§ Required task
Return the records, each one exactly as written.

[Object modeling scripts]
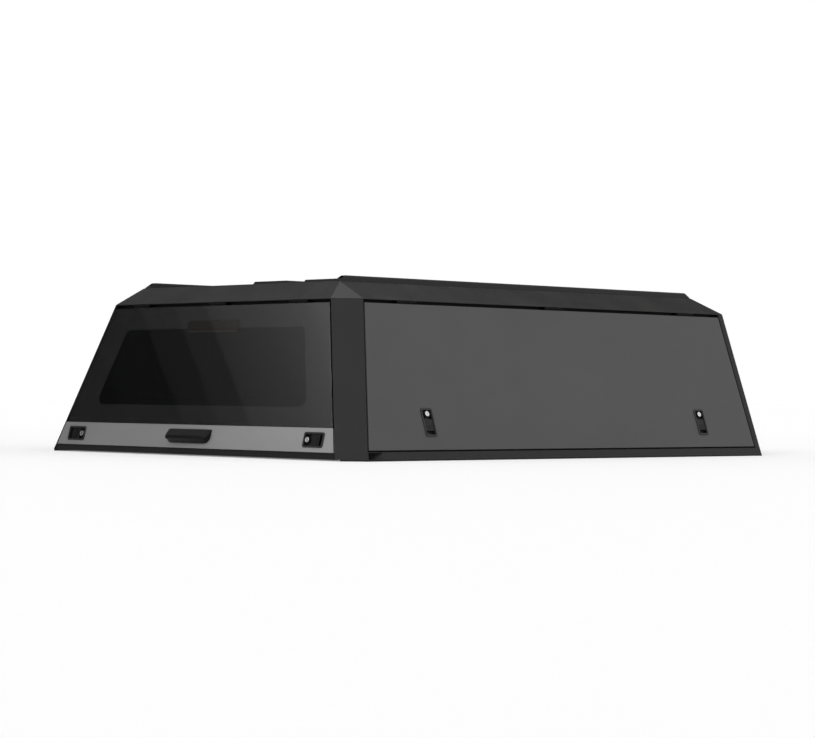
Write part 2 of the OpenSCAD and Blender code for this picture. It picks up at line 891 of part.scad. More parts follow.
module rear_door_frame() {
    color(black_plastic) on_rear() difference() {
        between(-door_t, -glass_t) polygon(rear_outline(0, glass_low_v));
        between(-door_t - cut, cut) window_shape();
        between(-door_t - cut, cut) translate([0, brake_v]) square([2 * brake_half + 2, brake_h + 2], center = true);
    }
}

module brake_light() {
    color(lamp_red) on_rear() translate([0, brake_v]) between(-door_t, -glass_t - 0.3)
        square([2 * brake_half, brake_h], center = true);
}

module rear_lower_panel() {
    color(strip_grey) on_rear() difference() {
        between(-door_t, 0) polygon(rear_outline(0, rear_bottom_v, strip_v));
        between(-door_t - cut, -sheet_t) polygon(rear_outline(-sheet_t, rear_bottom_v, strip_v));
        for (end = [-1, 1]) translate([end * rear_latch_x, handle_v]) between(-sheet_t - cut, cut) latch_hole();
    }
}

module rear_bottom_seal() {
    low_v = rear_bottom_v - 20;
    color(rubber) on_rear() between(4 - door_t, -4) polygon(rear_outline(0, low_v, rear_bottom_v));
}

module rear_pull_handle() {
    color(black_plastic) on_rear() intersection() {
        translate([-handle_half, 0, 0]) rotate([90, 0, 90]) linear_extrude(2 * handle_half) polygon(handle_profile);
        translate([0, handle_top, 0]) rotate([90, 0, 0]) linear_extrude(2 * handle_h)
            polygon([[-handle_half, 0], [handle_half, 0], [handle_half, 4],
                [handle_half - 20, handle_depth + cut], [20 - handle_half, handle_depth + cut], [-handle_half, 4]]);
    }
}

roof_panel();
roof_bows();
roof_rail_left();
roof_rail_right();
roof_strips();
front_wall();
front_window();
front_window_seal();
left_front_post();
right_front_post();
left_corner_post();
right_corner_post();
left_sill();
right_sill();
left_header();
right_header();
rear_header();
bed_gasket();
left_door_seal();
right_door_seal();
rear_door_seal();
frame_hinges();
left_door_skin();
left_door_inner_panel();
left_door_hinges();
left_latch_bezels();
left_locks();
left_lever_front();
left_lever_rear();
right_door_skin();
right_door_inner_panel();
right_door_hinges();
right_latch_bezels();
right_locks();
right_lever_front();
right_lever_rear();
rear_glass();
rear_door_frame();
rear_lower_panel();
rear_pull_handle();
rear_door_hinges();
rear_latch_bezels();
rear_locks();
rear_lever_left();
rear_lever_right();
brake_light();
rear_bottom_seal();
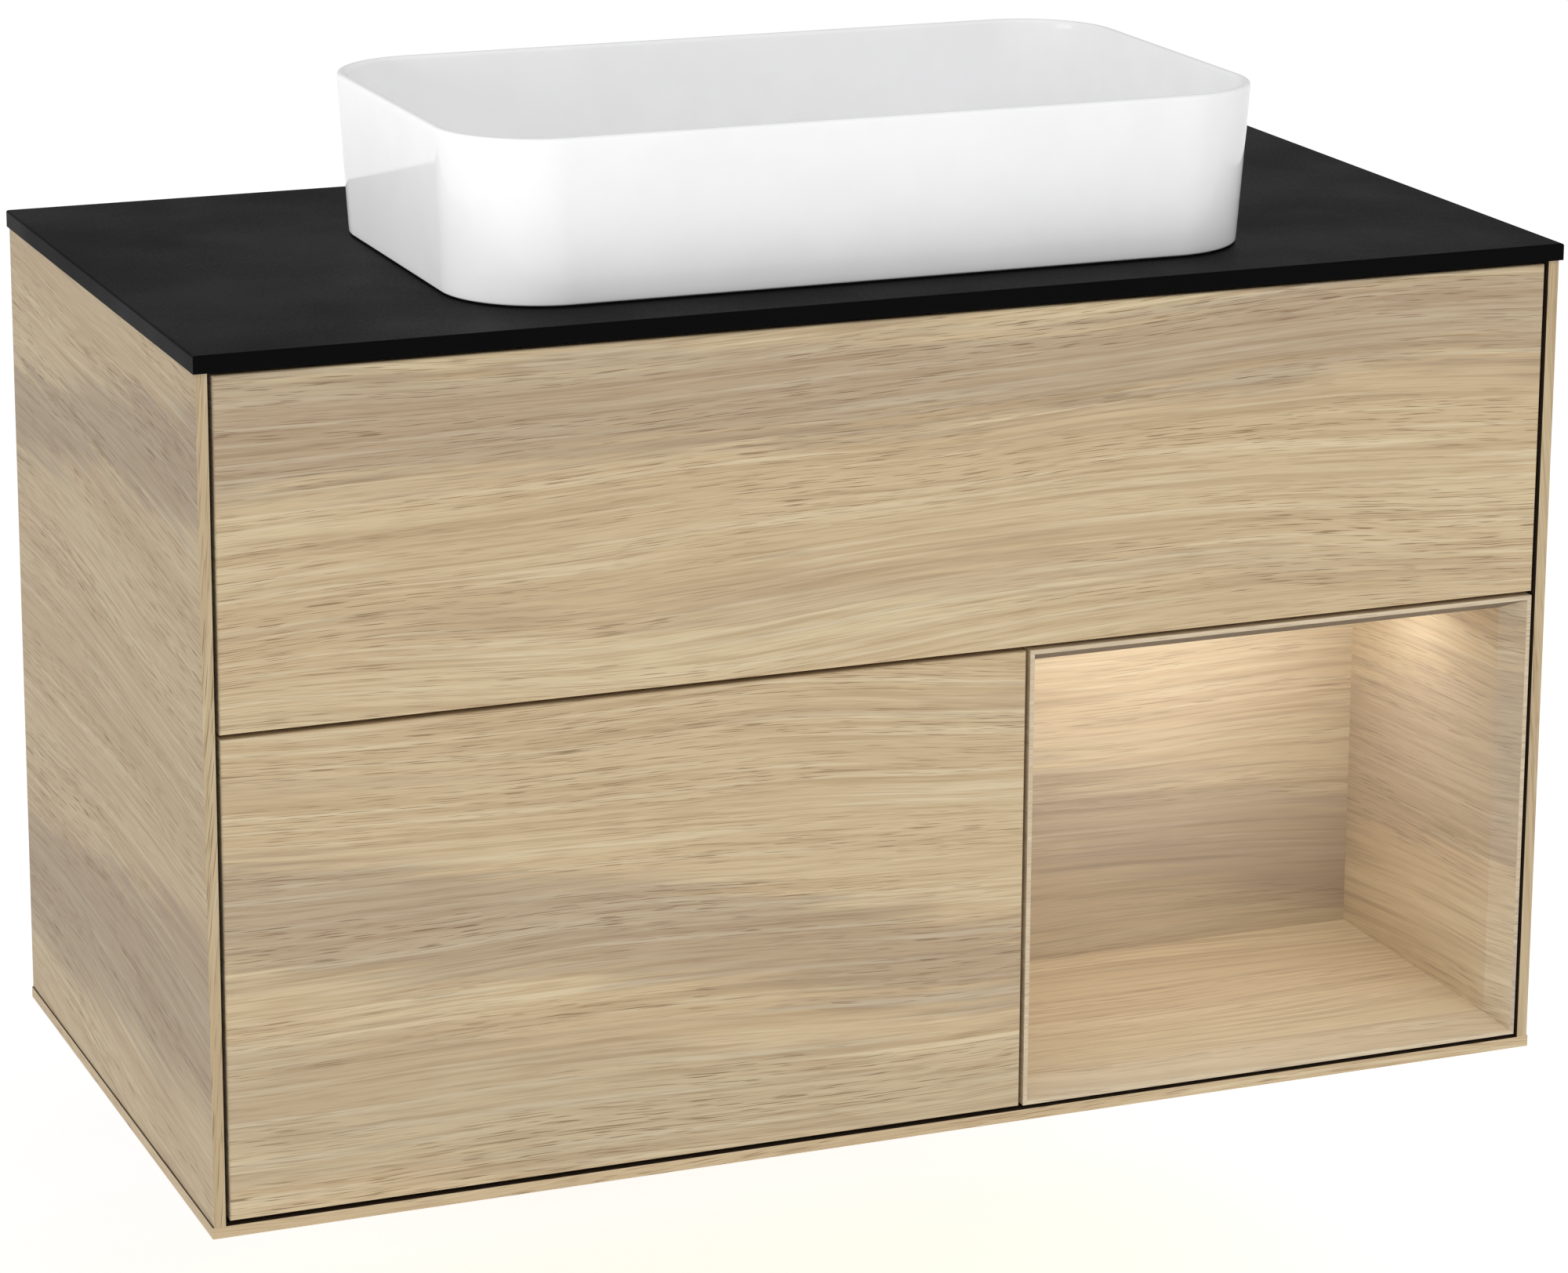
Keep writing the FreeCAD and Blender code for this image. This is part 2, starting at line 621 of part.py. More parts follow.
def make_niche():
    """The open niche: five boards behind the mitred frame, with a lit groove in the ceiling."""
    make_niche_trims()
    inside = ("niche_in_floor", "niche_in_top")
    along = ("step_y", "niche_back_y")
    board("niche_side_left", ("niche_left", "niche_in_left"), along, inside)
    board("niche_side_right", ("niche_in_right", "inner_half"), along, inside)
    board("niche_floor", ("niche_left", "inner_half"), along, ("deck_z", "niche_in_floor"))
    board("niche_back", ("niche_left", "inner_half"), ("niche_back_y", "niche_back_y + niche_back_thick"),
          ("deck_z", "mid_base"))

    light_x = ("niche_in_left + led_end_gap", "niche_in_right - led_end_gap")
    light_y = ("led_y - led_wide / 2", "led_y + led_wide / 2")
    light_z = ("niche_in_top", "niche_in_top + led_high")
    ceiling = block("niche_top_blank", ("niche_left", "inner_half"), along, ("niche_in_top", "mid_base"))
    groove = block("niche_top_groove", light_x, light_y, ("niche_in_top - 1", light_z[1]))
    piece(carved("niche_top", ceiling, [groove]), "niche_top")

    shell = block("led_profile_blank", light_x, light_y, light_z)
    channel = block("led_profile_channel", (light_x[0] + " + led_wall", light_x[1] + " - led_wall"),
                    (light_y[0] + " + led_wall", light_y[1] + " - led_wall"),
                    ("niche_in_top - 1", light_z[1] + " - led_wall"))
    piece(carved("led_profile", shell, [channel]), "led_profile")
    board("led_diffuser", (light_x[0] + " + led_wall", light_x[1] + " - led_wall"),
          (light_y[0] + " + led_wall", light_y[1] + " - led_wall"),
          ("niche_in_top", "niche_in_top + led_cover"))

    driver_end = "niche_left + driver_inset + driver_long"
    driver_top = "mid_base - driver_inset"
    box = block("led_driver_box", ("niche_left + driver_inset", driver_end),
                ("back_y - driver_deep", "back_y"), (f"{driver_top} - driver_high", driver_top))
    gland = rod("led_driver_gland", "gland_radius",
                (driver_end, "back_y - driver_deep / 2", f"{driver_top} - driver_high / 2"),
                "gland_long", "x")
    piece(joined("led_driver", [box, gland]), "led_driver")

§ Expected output
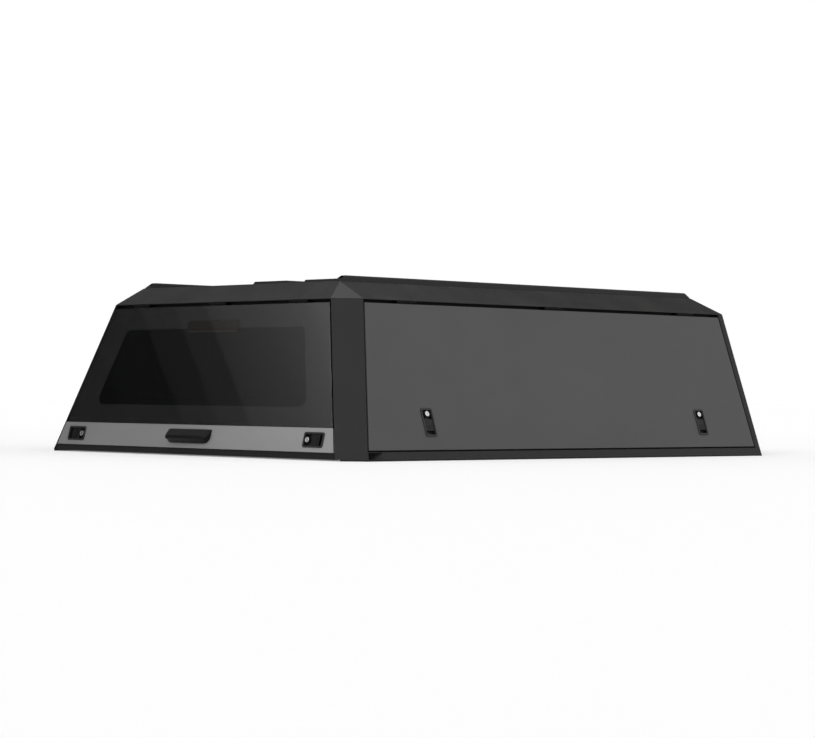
Write part 2 of the OpenSCAD and Blender code for this picture. It picks up at line 891 of part.scad. More parts follow.
module rear_door_frame() {
    color(black_plastic) on_rear() difference() {
        between(-door_t, -glass_t) polygon(rear_outline(0, glass_low_v));
        between(-door_t - cut, cut) window_shape();
        between(-door_t - cut, cut) translate([0, brake_v]) square([2 * brake_half + 2, brake_h + 2], center = true);
    }
}

module brake_light() {
    color(lamp_red) on_rear() translate([0, brake_v]) between(-door_t, -glass_t - 0.3)
        square([2 * brake_half, brake_h], center = true);
}

module rear_lower_panel() {
    color(strip_grey) on_rear() difference() {
        between(-door_t, 0) polygon(rear_outline(0, rear_bottom_v, strip_v));
        between(-door_t - cut, -sheet_t) polygon(rear_outline(-sheet_t, rear_bottom_v, strip_v));
        for (end = [-1, 1]) translate([end * rear_latch_x, handle_v]) between(-sheet_t - cut, cut) latch_hole();
    }
}

module rear_bottom_seal() {
    low_v = rear_bottom_v - 20;
    color(rubber) on_rear() between(4 - door_t, -4) polygon(rear_outline(0, low_v, rear_bottom_v));
}

module rear_pull_handle() {
    color(black_plastic) on_rear() intersection() {
        translate([-handle_half, 0, 0]) rotate([90, 0, 90]) linear_extrude(2 * handle_half) polygon(handle_profile);
        translate([0, handle_top, 0]) rotate([90, 0, 0]) linear_extrude(2 * handle_h)
            polygon([[-handle_half, 0], [handle_half, 0], [handle_half, 4],
                [handle_half - 20, handle_depth + cut], [20 - handle_half, handle_depth + cut], [-handle_half, 4]]);
    }
}

roof_panel();
roof_bows();
roof_rail_left();
roof_rail_right();
roof_strips();
front_wall();
front_window();
front_window_seal();
left_front_post();
right_front_post();
left_corner_post();
right_corner_post();
left_sill();
right_sill();
left_header();
right_header();
rear_header();
bed_gasket();
left_door_seal();
right_door_seal();
rear_door_seal();
frame_hinges();
left_door_skin();
left_door_inner_panel();
left_door_hinges();
left_latch_bezels();
left_locks();
left_lever_front();
left_lever_rear();
right_door_skin();
right_door_inner_panel();
right_door_hinges();
right_latch_bezels();
right_locks();
right_lever_front();
right_lever_rear();
rear_glass();
rear_door_frame();
rear_lower_panel();
rear_pull_handle();
rear_door_hinges();
rear_latch_bezels();
rear_locks();
rear_lever_left();
rear_lever_right();
brake_light();
rear_bottom_seal();
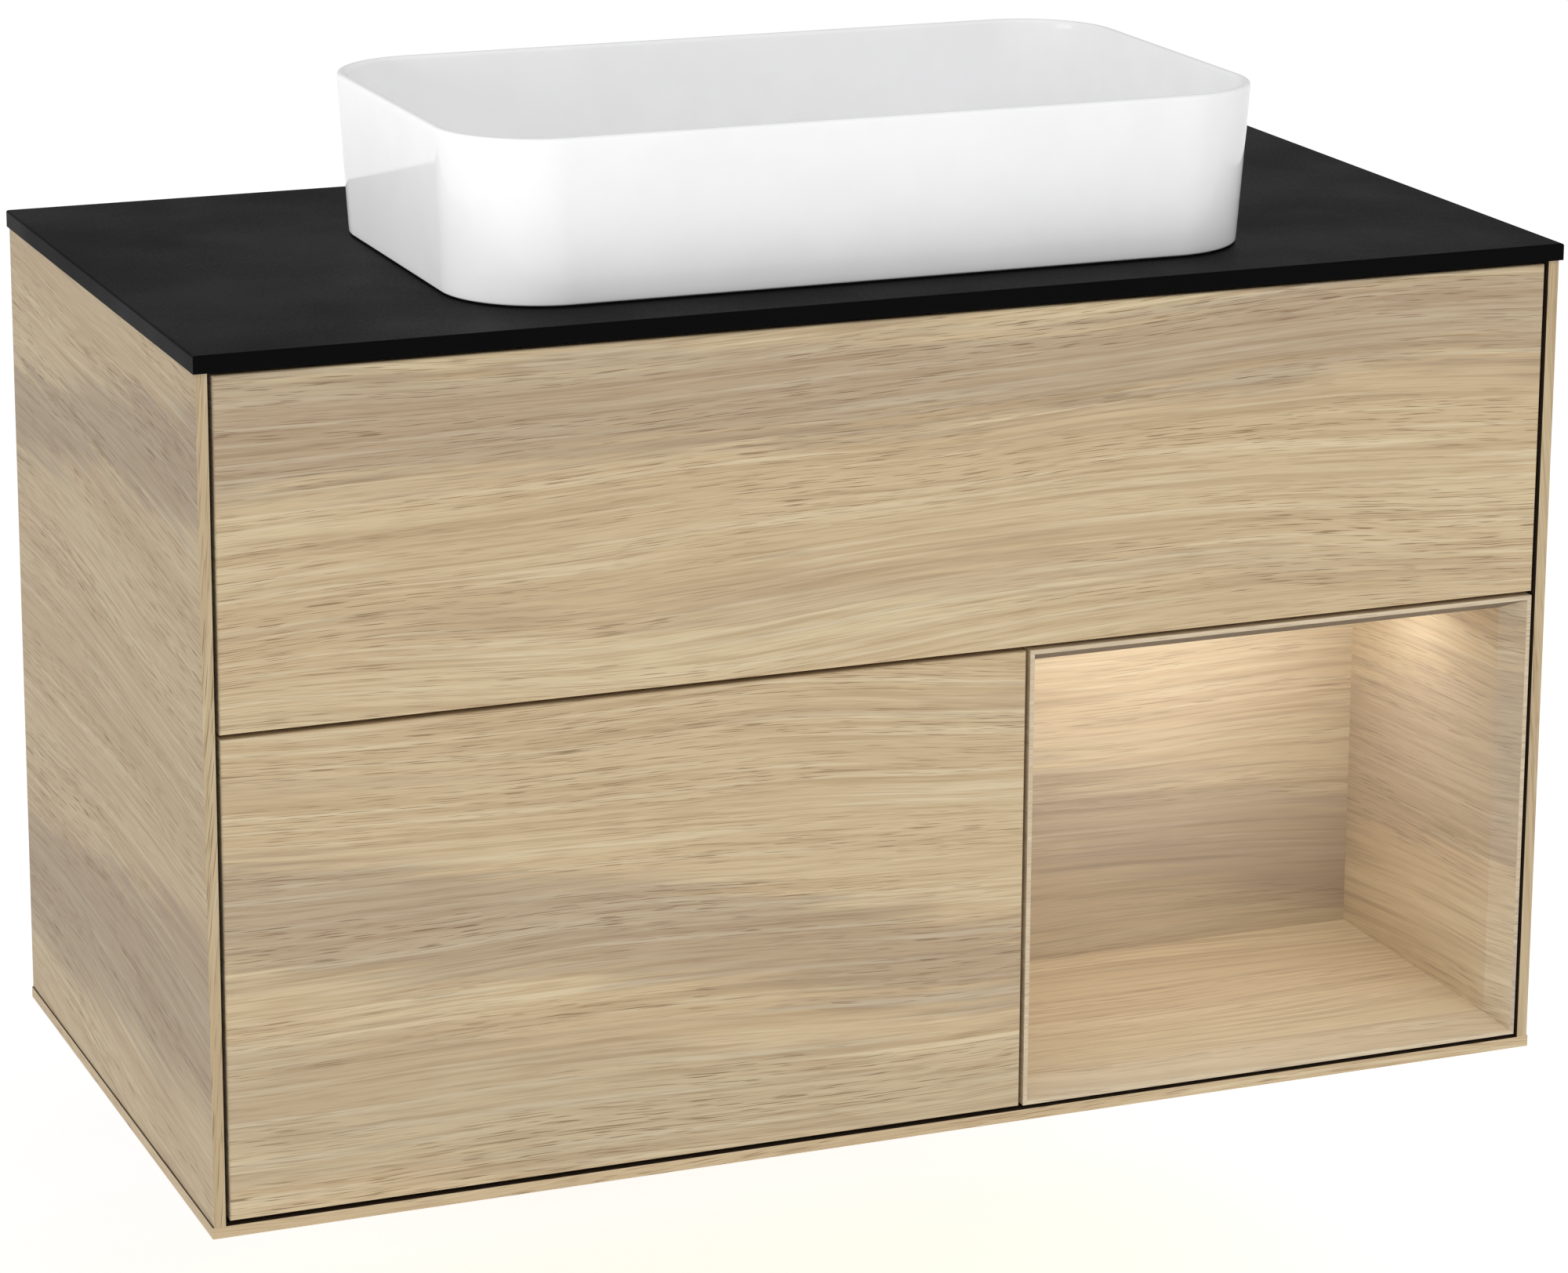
Keep writing the FreeCAD and Blender code for this image. This is part 2, starting at line 621 of part.py. More parts follow.
def make_niche():
    """The open niche: five boards behind the mitred frame, with a lit groove in the ceiling."""
    make_niche_trims()
    inside = ("niche_in_floor", "niche_in_top")
    along = ("step_y", "niche_back_y")
    board("niche_side_left", ("niche_left", "niche_in_left"), along, inside)
    board("niche_side_right", ("niche_in_right", "inner_half"), along, inside)
    board("niche_floor", ("niche_left", "inner_half"), along, ("deck_z", "niche_in_floor"))
    board("niche_back", ("niche_left", "inner_half"), ("niche_back_y", "niche_back_y + niche_back_thick"),
          ("deck_z", "mid_base"))

    light_x = ("niche_in_left + led_end_gap", "niche_in_right - led_end_gap")
    light_y = ("led_y - led_wide / 2", "led_y + led_wide / 2")
    light_z = ("niche_in_top", "niche_in_top + led_high")
    ceiling = block("niche_top_blank", ("niche_left", "inner_half"), along, ("niche_in_top", "mid_base"))
    groove = block("niche_top_groove", light_x, light_y, ("niche_in_top - 1", light_z[1]))
    piece(carved("niche_top", ceiling, [groove]), "niche_top")

    shell = block("led_profile_blank", light_x, light_y, light_z)
    channel = block("led_profile_channel", (light_x[0] + " + led_wall", light_x[1] + " - led_wall"),
                    (light_y[0] + " + led_wall", light_y[1] + " - led_wall"),
                    ("niche_in_top - 1", light_z[1] + " - led_wall"))
    piece(carved("led_profile", shell, [channel]), "led_profile")
    board("led_diffuser", (light_x[0] + " + led_wall", light_x[1] + " - led_wall"),
          (light_y[0] + " + led_wall", light_y[1] + " - led_wall"),
          ("niche_in_top", "niche_in_top + led_cover"))

    driver_end = "niche_left + driver_inset + driver_long"
    driver_top = "mid_base - driver_inset"
    box = block("led_driver_box", ("niche_left + driver_inset", driver_end),
                ("back_y - driver_deep", "back_y"), (f"{driver_top} - driver_high", driver_top))
    gland = rod("led_driver_gland", "gland_radius",
                (driver_end, "back_y - driver_deep / 2", f"{driver_top} - driver_high / 2"),
                "gland_long", "x")
    piece(joined("led_driver", [box, gland]), "led_driver")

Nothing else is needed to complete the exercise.